DMARC Policy Changes:

  • DMARC policies are set in DNS by the domain owner
  • Not controlled by your SMTP provider (Hostpoint, Gmail, etc.)
  • You can change DMARC policy independent of your email provider
  • Changes propagate according to DNS TTL (usually within minutes to hours)

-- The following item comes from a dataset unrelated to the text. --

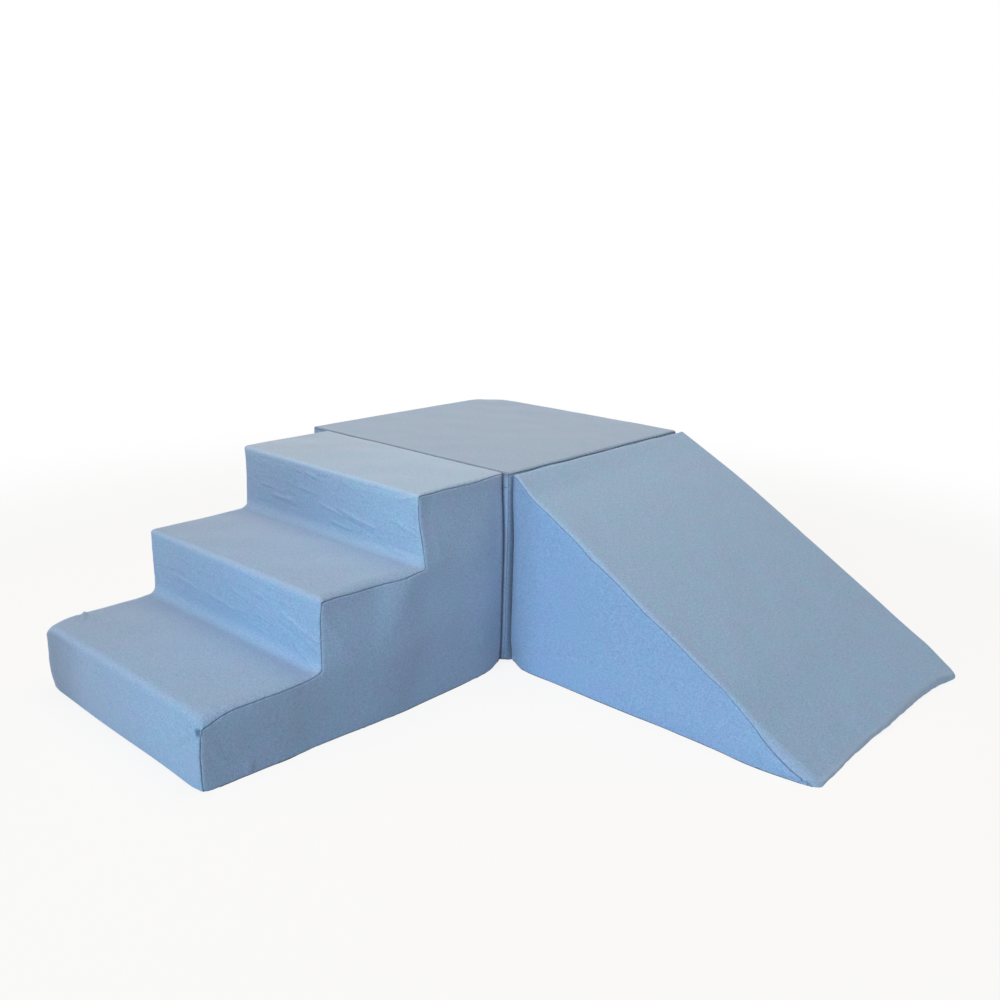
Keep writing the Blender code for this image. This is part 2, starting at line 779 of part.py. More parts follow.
def zip_parts(block, parent, materials):
    """The zip in the bottom seam of a block's far side."""
    start, _, middle, _ = zip_span(block)
    name = block.name
    zip_tape(name + "_zip_tape_upper", block, True, parent, materials["zip_tape"])
    zip_tape(name + "_zip_tape_lower", block, False, parent, materials["zip_tape"])
    face = -block.near * block.width / 2
    place = (start + ZIP_END, face, middle)
    slider = add_empty(name + "_slider_place", place, parent=parent)
    zip_slider(block, slider, materials["zip_metal"])
    proud = BEAD_HEIGHT + CLEARANCE + SLIDER_PLATE + pull_height()
    hinge = add_empty(name + "_pull_hinge", (0.0, -block.near * proud, 0.0), parent=slider)
    zip_pull(block, hinge, materials["zip_metal"])


def cover_parts(block, panels, parent, materials):
    """The ring's panels, each from one seam to the next, and the two side panels."""
    for word, first, last in panels:
        slot = "base_fabric" if word == "base" else "cover_fabric"
        ring_panel(f"{block.name}_{word}_cover", block, first, last, parent, materials[slot])
    fabric = materials["cover_fabric"]
    side_panel(block.name + "_near_side_cover", block, 1, parent, fabric)
    side_panel(block.name + "_far_side_cover", block, -1, parent, fabric)


def build():
    clear_scene()
    materials = {
        "cover_fabric": make_material("cover_fabric", (0.26, 0.39, 0.58), 0.9),
        "base_fabric": make_material("base_fabric", (0.10, 0.12, 0.15), 0.95),
        "foam": make_material("foam", (0.80, 0.78, 0.66), 0.95),
        "zip_tape": make_material("zip_tape", (0.20, 0.30, 0.46), 0.8),
        "zip_metal": make_material("zip_metal", (0.60, 0.61, 0.62), 0.35, 1.0),
        "hook": make_material("hook", (0.70, 0.72, 0.74), 0.7),
        "loop": make_material("loop", (0.78, 0.80, 0.82), 0.9),
    }
    steps_place, platform_place, ramp_place = layout()
    quarter = -math.pi / 2

    steps = steps_block()
    frame = add_empty("steps_block", steps_place, quarter)
    last = len(steps.corners) - 1
    panels = [("base", 2, 3), ("tread", 4, last - 1), ("back", last, 1)]
    cover_parts(steps, panels, frame, materials)
    for index, word in enumerate(("lower", "middle", "upper")):
        length = STEPS_LENGTH - index * TREAD_DEPTH
        slab = slab_corners(length, index, True)
        foam_core(f"steps_foam_{word}", slab, STEPS_WIDTH, frame, materials["foam"])
    hook_strips(steps, frame, materials["hook"])
    zip_parts(steps, frame, materials)

    platform = platform_block()
    frame = add_empty("platform_block", platform_place, quarter)
    panels = [("base", 2, 3), ("front", 4, 6), ("top", 7, 10), ("back", 11, 1)]
    cover_parts(platform, panels, frame, materials)
    for index, word in enumerate(("lower", "middle", "upper")):
        slab = slab_corners(PLATFORM_SIDE, index, index == STEP_COUNT - 1)
        foam_core(f"platform_foam_{word}", slab, PLATFORM_SIDE, frame, materials["foam"])
    loop_strips(frame, materials["loop"])
    zip_parts(platform, frame, materials)

    ramp = ramp_block()
    frame = add_empty("ramp_block", ramp_place)
    last = len(ramp.corners) - 1
    panels = [("base", 2, 3), ("slope", 4, last - 1), ("back", last, 1)]
    cover_parts(ramp, panels, frame, materials)
    foam_core("ramp_foam", wedge_corners(), RAMP_WIDTH, frame, materials["foam"])
    hook_strips(ramp, frame, materials["hook"])
    zip_parts(ramp, frame, materials)


build()
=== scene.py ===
import math
from collections import namedtuple

import bmesh
import bpy
import numpy as np
from mathutils import Matrix, Vector
from mathutils.geometry import delaunay_2d_cdt


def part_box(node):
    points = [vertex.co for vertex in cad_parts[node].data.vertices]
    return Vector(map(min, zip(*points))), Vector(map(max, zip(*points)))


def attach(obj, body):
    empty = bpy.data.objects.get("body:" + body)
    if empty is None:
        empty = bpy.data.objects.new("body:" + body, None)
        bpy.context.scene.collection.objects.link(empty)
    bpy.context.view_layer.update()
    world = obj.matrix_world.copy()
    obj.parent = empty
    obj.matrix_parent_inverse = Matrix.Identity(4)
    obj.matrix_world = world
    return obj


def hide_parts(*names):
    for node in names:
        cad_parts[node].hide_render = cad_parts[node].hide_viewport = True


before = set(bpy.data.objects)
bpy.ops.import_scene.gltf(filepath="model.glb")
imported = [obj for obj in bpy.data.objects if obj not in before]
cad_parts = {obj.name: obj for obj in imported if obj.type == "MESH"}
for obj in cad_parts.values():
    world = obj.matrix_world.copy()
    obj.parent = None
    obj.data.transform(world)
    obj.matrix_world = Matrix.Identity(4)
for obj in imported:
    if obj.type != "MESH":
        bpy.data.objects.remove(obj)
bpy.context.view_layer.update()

# Soft play foam climber: the looks of its covers, foam, zips and strips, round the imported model.
# Lengths are in metres. Each block is described in its own frame: a runs out from its back face,
# b is up, and c is across, positive towards the near side, which the camera sees.

Corner = namedtuple("Corner", "a b radius section middle")
Block = namedtuple("Block", "name origin out across length width height outline")
Station = namedtuple("Station", "first second share normal")
Strip = namedtuple("Strip", "across depth run shift")
Notch = namedtuple("Notch", "low_a high_a low_b high_b")
Fold = namedtuple("Fold", "start end width height")
Tuck = namedtuple("Tuck", "a_share side in_a in_c lift reach height")
Tint = namedtuple("Tint", "sides box fade colour")
Lamp = namedtuple("Lamp", "name place target size power colour")

# A section is the shape of a cover's edge beside its seam: how deep the seam lies under the
# outline and how far in from the block's side, the depth of its groove, how far in the edge starts
# to round, how soon the side panel comes level, and how far the seam hangs and is set back
Section = namedtuple(
    "Section", "strip hold groove roll side_reach drop set_back", defaults=(0.0, 0.0)
)
STRIP, HOLD, GROOVE, ROLL, SIDE_REACH, DROP, SET_BACK = range(len(Section._fields))

# Camera, as the photograph was taken
CAMERA_PLACE = (1.191, -1.372, 0.876)
CAMERA_AZIMUTH = math.radians(41.47)
CAMERA_ELEVATION = math.radians(15.83)
CAMERA_ROLL = math.radians(1.33)
CAMERA_LENS = 36.1
SENSOR_WIDTH = 36.0

# Covers
COVER_THICKNESS = 0.0012
COVER_GAP = 0.0003
SKIN = COVER_THICKNESS + COVER_GAP

# Foam slabs inside the covers
FOAM_EASE = 0.0080
TOE_EASE = 0.030
FOAM_ROUND = 0.010
FOAM_CORNER = 0.012
FOAM_GRID = 0.030
FOAM_ANGLES = (0.0, 22.5, 45.0, 67.5, 90.0)

# Underside
BASE_LIFT = 0.0008
SIDE_LIFT = 0.0012
DOT_PITCH = 0.016
DOT_MARGIN = 0.045
DOT_RADIUS = 0.0022
DOT_HEIGHT = 0.0007

# Sewing lines and zip coils
STITCH_PITCH = 0.0046
STITCH_LENGTH = 0.0034
STITCH_RADIUS = 0.00028
STITCH_INSET = 0.003
COIL_PITCH = 0.0013
COIL_WIDTH = 0.0052
COIL_RADIUS = 0.00042
COIL_PROUD = 0.0002
ROD_SIDES = 6
DOME_SEGMENTS = 8
DOME_RINGS = 4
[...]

Testing Your Configuration

After setting up DNS records, verify deliverability:

  1. mail-tester.com - Comprehensive spam score (aim for 10/10)
  2. mxtoolbox.com/deliverability - Check SPF, DKIM, DMARC
  3. Google Admin Toolbox - Test Gmail delivery
  4. Send test emails - Check raw headers for authentication results

Looking for in raw email:

Authentication-Results: receiving-server.com;
    dkim=pass header.d=your-domain.com
    spf=pass smtp.mailfrom=you@your-domain.com
    dmarc=pass (policy=quarantine) header.from=your-domain.com

All three must show pass for optimal deliverability.

Architecture Notes

Separation of Concerns:

  • neomd (this client): Generates RFC-compliant MIME messages
  • Your SMTP server: Signs with DKIM, enforces SPF/DMARC
  • Your DNS: Publishes SPF, DKIM keys, DMARC policy

Why the split?

  • Email clients should not manage cryptographic keys
  • DKIM signing requires server-side infrastructure
  • DNS configuration is provider-independent

Result: neomd focuses on correctness of MIME generation; your SMTP provider handles authentication.